SOUTH HAVEN, Mich. (WOOD) — High water levels in South Haven have officials requesting nearly $1.2 million to prevent sewage from overflowing from the wastewater treatment plant into the Black River.

Director of Public Works Bill Hunter told News 8 that emergency purchase orders are already underway to buy two pumps for around $157,000 and rent others until they arrive.

“We’re getting ahead of it,” Hunter said Thursday. “We can’t wait.”

The remaining cash would be used to raise the elevation of pavement around the plant, add a new storm sewer line and build a concrete curb barrier along the river.

“If we can’t do it, we’re going to have sanitary sewer overflows, which affects not just on a wastewater standpoint,” Hunter said. “All the sudden, now I (would) have to put out sanitary sewer overflows and the beaches (would be) no-contact.”

High water levels have already reduced the plant’s capacity by slowing the discharge of treated sewage.

“Imagine actually a garden hose and you pinch it off, the hose builds up and you decrease the flow,” Hunter explained.

The plant saw major flooding in November, with water filling much of the property and touching the outside of several buildings.

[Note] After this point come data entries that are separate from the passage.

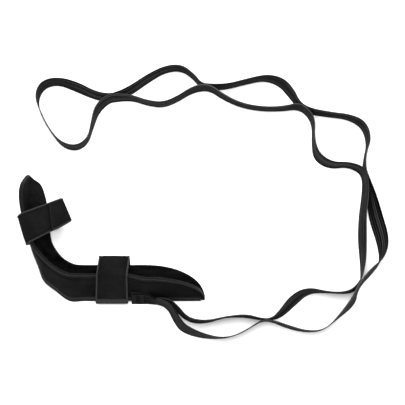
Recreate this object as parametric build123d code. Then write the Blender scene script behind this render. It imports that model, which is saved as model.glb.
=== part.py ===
# Stretching strap: a neoprene foot cradle with two hook-and-loop straps and a
# multi-grip pull strap, lying on its side as it is put down after use.
#
# Millimetres, +Z up, floor at z = 0.  The sole runs along +X from the heel corner
# to the toe tip, the upright runs along +Y, and the cradle lies on its left wall.
# The origin is the bottom centre of the cradle's box, without the pull strap.

import os
from math import radians, sin, cos, tan, sqrt
from build123d import *

# ---- driving dimensions -------------------------------------------------------
STRAP_THICK = 2.5

# Laminate of the cradle walls, from the outside in.
COVER = 1.0
FOAM = 3.0
LINING = 1.0
WALL = COVER + FOAM + LINING

# Sole: two walls that meet along the keel.
KEEL_Y = -88.0
KEEL_Z = STRAP_THICK
HEEL_X = -63.0
TOE_X = 138.0
TOE_CURVE_X = 51.0
WALL_WIDTH = 51.0
V_ANGLE = 64.0
V_TOE_ANGLE = 71.5
V_TURN_X = 27.0
TOE_END_WIDTH = 13.0

# Trim.
BINDING_REACH = 2.2
BINDING_PROUD = 0.8
TAPE_SHARE = 0.22
TAPE_THICK = 1.2
TAPE_EDGE = WALL_WIDTH * TAPE_SHARE + 1.0

# Ankle crease: the vertical axis that the upright folds about.
CREASE_X = -103.0
CREASE_Y = -59.0
CREASE_SOLE_ANGLE = 62.3
CREASE_UPRIGHT_ANGLE = 88.0

# Hook-and-loop straps: pile patch, gap, hook patch and tab lie on each other.
PILE_THICK = 1.0
HOOK_THICK = 0.8
PEEL_GAP = 0.4
TAB_LIFT = PILE_THICK + PEEL_GAP + HOOK_THICK
ANKLE_SEAT = 0.15
EDGE_BAND = 2.2
EDGE_PROUD = 0.3

FOREFOOT_X0 = -24.0
FOREFOOT_X1 = 24.0
FOREFOOT_PEAK_Y = -34.0
FOREFOOT_PEAK_Z = 41.0

# Pull strap webbing.
WEB_WIDTH = 25.0
WEB_THICK = 1.5

TAIL_START_X = 29.0
TAIL_END_X = 66.6

# Route of the webbing's centre line in plan: out along the outer strand, round the
# end loop and back along the inner strand.  The strands run 2 mm apart at each joint.
ROUTE = [
    (67, -93.6), (82, -95), (97, -121), (107, -134), (136, -145), (169, -148), (196, -137),
    (219.5, -121.5), (234.5, -121.5),
    (259, -131), (285, -138), (311, -136), (335, -114), (357, -92),
    (363.2, -74.2), (372.4, -61),
    (387, -46), (404, -29), (408, 2), (399, 43), (394, 81),
    (389, 101.4), (386, 115),
    (389, 141), (398, 167), (392, 196), (369, 210), (339, 214),
    (304.3, 220.2), (288.9, 231.4),
    (278, 253), (263, 273), (237, 282), (205, 274), (175, 265),
    (148.1, 263.8), (132.1, 265.2),
    (122, 281), (101, 300), (74, 298), (45, 280), (18, 258),
    (-5.2, 246.5), (-19, 244.5),
    (-41, 249), (-71, 265), (-103, 276), (-127, 268), (-135, 243), (-125, 215), (-108, 185),
    (-89, 161), (-65, 154), (-47, 168), (-42, 196), (-36, 224),
    (-18.8, 242.5), (-5, 244.5),
    (19, 245), (45, 235), (71, 231), (95, 243), (114, 257),
    (131.9, 263.2), (147.9, 261.8),
    (166, 247), (195, 231), (229, 224), (263, 224.5),
    (287.7, 229.8), (303.1, 218.6),
    (312, 199), (309, 167), (313, 140), (335, 125), (359, 127), (375, 122),
    (384, 114.6), (387, 101),
    (386, 79), (379, 43), (376, 5), (375, -31),
    (370.8, -59.8), (361.6, -73),
    (346, -80), (319, -79), (291, -76), (269, -89), (249, -111),
    (234.5, -119.5), (219.5, -119.5),
    (197, -114), (167, -116), (139, -124), (113, -121), (97, -104), (83, -92.3), (67, -91.6),
]

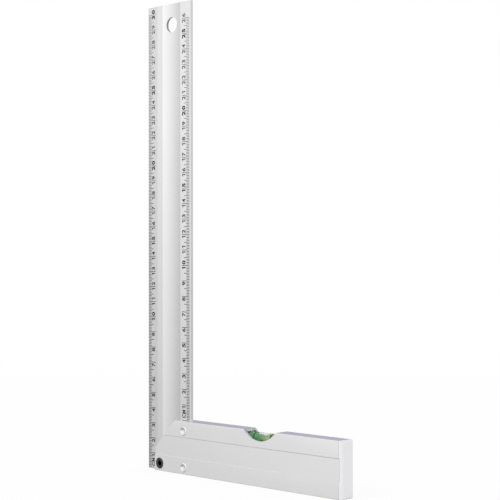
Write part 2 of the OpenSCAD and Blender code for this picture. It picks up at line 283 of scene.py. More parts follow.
class Finish:
    """One material on a Principled shader, with short ways to add nodes"""

    def __init__(self, name, **sockets):
        self.material = bpy.data.materials.new(name)
        self.material.use_nodes = True
        self.tree = self.material.node_tree
        self.shader = self.tree.nodes["Principled BSDF"]
        for socket, value in sockets.items():
            self.shader.inputs[socket.replace("_", " ")].default_value = value

    def node(self, kind, links=(), values=(), **settings):
        """Adds a node; links and values are (socket, what goes in)"""
        node = self.tree.nodes.new("ShaderNode" + kind)
        for name, value in settings.items():
            setattr(node, name, value)
        for socket, value in values:
            node.inputs[socket].default_value = value
        for socket, source in links:
            self.tree.links.new(source, node.inputs[socket])
        return node

    def feed(self, socket, source):
        self.tree.links.new(source, self.shader.inputs[socket])

    def place(self, stretch=(1, 1, 1)):
        """Object coordinates in metres, stretched by shares along X, Y and Z"""
        where = self.node("TexCoord").outputs["Object"]
        return self.node("Mapping", [("Vector", where)], [("Scale", stretch)]).outputs[0]

    def noise(self, place, scale, detail=3.0, roughness=0.5):
        return self.node("TexNoise", [("Vector", place)], [
            ("Scale", scale), ("Detail", detail), ("Roughness", roughness)]).outputs["Fac"]

    def between(self, source, low, high, source_low=0.3, source_high=0.7):
        """Maps a pattern's middle range to a range of numbers"""
        return self.node("MapRange", [("Value", source)], [
            ("From Min", source_low), ("From Max", source_high),
            ("To Min", low), ("To Max", high)]).outputs["Result"]

    def tones(self, source, colour, spread, source_low=0.3, source_high=0.7):
        """A colour that a pattern lightens and darkens by a share"""
        ramp = self.node("ValToRGB", [("Fac", source)])
        ramp.color_ramp.elements[0].position = source_low
        ramp.color_ramp.elements[1].position = source_high
        ramp.color_ramp.elements[0].color = (*[c * (1 - spread) for c in colour], 1)
        ramp.color_ramp.elements[1].color = (*[min(c * (1 + spread), 1) for c in colour], 1)
        return ramp.outputs["Color"]

    def mix(self, share, first, second):
        """Goes from the first colour to the second one as a share goes from 0 to 1"""
        node = self.node("Mix", data_type="RGBA")
        for socket, source in ((0, share), (6, first), (7, second)):
            if isinstance(source, tuple):
                node.inputs[socket].default_value = source
            else:
                self.tree.links.new(source, node.inputs[socket])
        return node.outputs[2]

    def bump(self, source, depth, normal=None):
        """Relief of a real depth in metres"""
        links = [("Height", source)] + ([("Normal", normal)] if normal else [])
        return self.node("Bump", links, [("Strength", 1.0), ("Distance", depth)]).outputs[0]


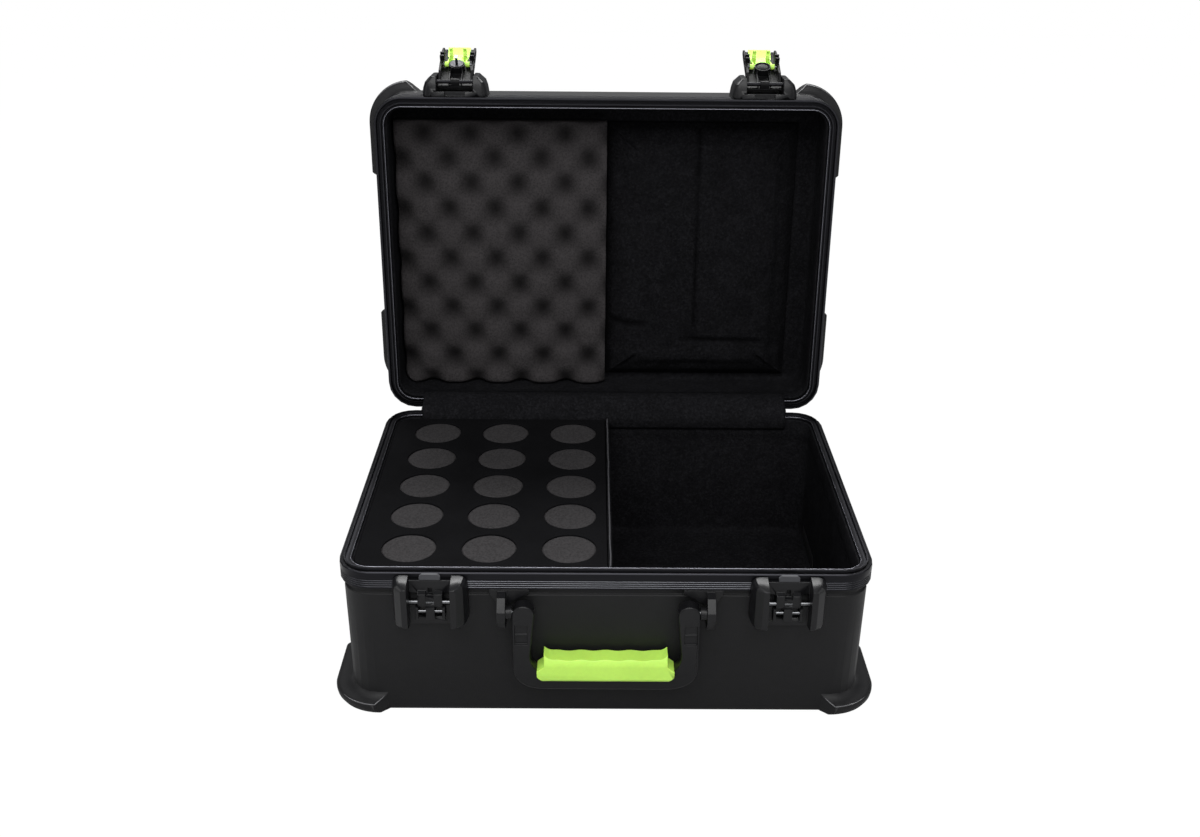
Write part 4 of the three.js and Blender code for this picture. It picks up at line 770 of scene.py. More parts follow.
def build_divider(material, tape):
    """A covered board across the case, thicker where the cloth wraps its top edge."""
    half, columns = DIVIDER_THICK / 2, 60
    rear_foot = HALF_Y - CONTENT_FOOT_INSET
    foot_top = CONTENT_FLOOR + FOOT_SLOPE
    levels = [(CONTENT_FLOOR, 1.0), (CONTENT_FLOOR + 4.3, 1.0)]
    levels += [(foot_top + (CONTENT_TOP - 2.6 - foot_top) * k / 16, 1.0) for k in range(17)]
    levels += [(CONTENT_TOP - 1.6, 0.93), (CONTENT_TOP - 0.7, 0.74)]
    levels += [(CONTENT_TOP - 0.15, 0.42), (CONTENT_TOP, 0.12)]
    rings = []
    for z, thin in levels:
        share = min(1.0, (z - CONTENT_FLOOR) / FOOT_SLOPE)
        front = -rear_foot + (CONTENT_FRONT + rear_foot) * share
        length = rear_foot + (CONTENT_REAR - rear_foot) * share - front
        points = []
        for side in (1, -1):
            for k in range(columns + 1):
                t = k / columns if side == 1 else 1 - k / columns
                y = front + length * t
                end = min(1.0, min(t, 1 - t) * length / 1.2) ** 0.5
                bulge = rumple((side * 40, y, z), 22, 0.18) - 0.18
                x = DIVIDER_X + side * (half * thin * (0.55 + 0.45 * end) + bulge)
                points.append(Vector((x, y, z)))
        rings.append(points)
    panel = lofted("divider_cover", rings, material, "base")
    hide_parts("divider_panel")

    rings = []
    steps, sides = 220, 10
    for k in range(steps + 1):
        y = CONTENT_FRONT + (CONTENT_REAR - CONTENT_FRONT) * k / steps
        sway, lift = rumple((0, y, 3), 34, 0.55), rumple((9, y, 0), 18, 0.2)
        radius = 0.85 * (1.0 + 0.1 * math.sin(y * 2.1)) * (0.5 if k in (0, steps) else 1.0)
        centre = Vector((DIVIDER_X + sway, y, CONTENT_TOP + 1.25 + lift))
        turns = (2 * math.pi * s / sides for s in range(sides))
        rings.append([centre + radius * Vector((math.cos(a), 0, math.sin(a) * 0.9)) for a in turns])
    piping = lofted("divider_tape", rings, tape, "base")
    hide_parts("divider_piping")


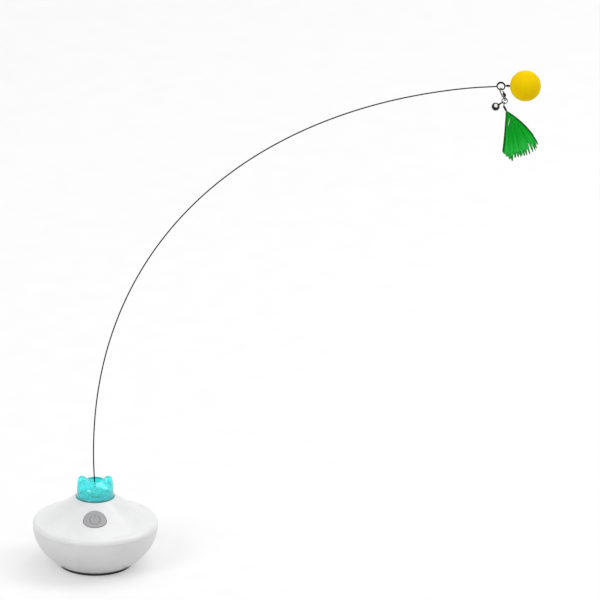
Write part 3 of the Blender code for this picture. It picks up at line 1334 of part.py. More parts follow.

“You don’t want to do sanitary sewer overflows unless you absolutely have to,” Hunter said.

Forecasts from the U.S. Army Corp of Engineers predict Lake Michigan water levels will rise several more inches by this summer.

“When it comes spring and everything is thawing and then everybody is opening up, meaning all the houses are opening up,” Hunter said, “we need that capacity right away.”

The proposal will be reviewed on March 31 at the South Haven Area Water and Sewer Authority meeting. The meeting is scheduled for 4 p.m. at the DPW building at 1199 8th Ave.